6. At the sole discretion of the Vendors and/or the Advisors, further Information may be added to or removed from the Data Room at any time and the Information is subject to updating, expansion, revision and amendment. No obligation is accepted to update, expand, revise or amend the Information.
7. Neither the Vendors nor the Advisors or its other advisors accept any responsibility to inform the Prospective Purchaser or any of its advisors of any matter arising or coming to any of their notice which may affect any matter referred to in the Information (including but not limited to any error or omission which may become apparent after the Prospective Purchaser has been granted access to review the Information).

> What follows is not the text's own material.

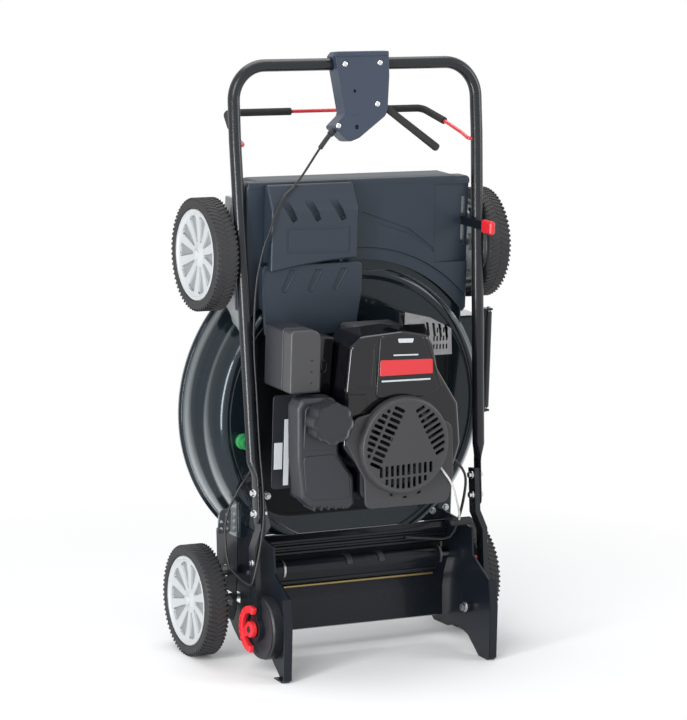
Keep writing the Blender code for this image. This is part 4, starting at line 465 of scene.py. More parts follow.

8. I acknowledge and accept that neither the Vendors nor the Advisors nor its other advisors are making any representations or warranties, express or implied, as to the accuracy or completeness of the Information, and no person, so far as permitted by law and except in the case of fraud, will have any liability with respect to any use or reliance upon any of the Information, for any loss or damage (whether foreseeable or not) suffered by, or costs or expenses incurred by, the Prospective Purchaser or any of its advisors from acting on, or refraining from acting because of any matter contained in or forming part of or omitted from the Information (regardless of whether the loss or damage arises in connection with any negligence, default, lack or care or misrepresentation arising in contract or equity on the part of the Vendors or the Advisors or any of their other advisors).
By entering the Data Room I am acknowledging that I have read, understood and agree to (i) the terms of the Non-Disclosure Agreement and (ii) the Data Room Conditions. The Data Room Conditions and the Non-Disclosure Agreement shall be governed by and construed in accordance with Irish law and I agree to submit to the exclusive jurisdiction of the Irish courts.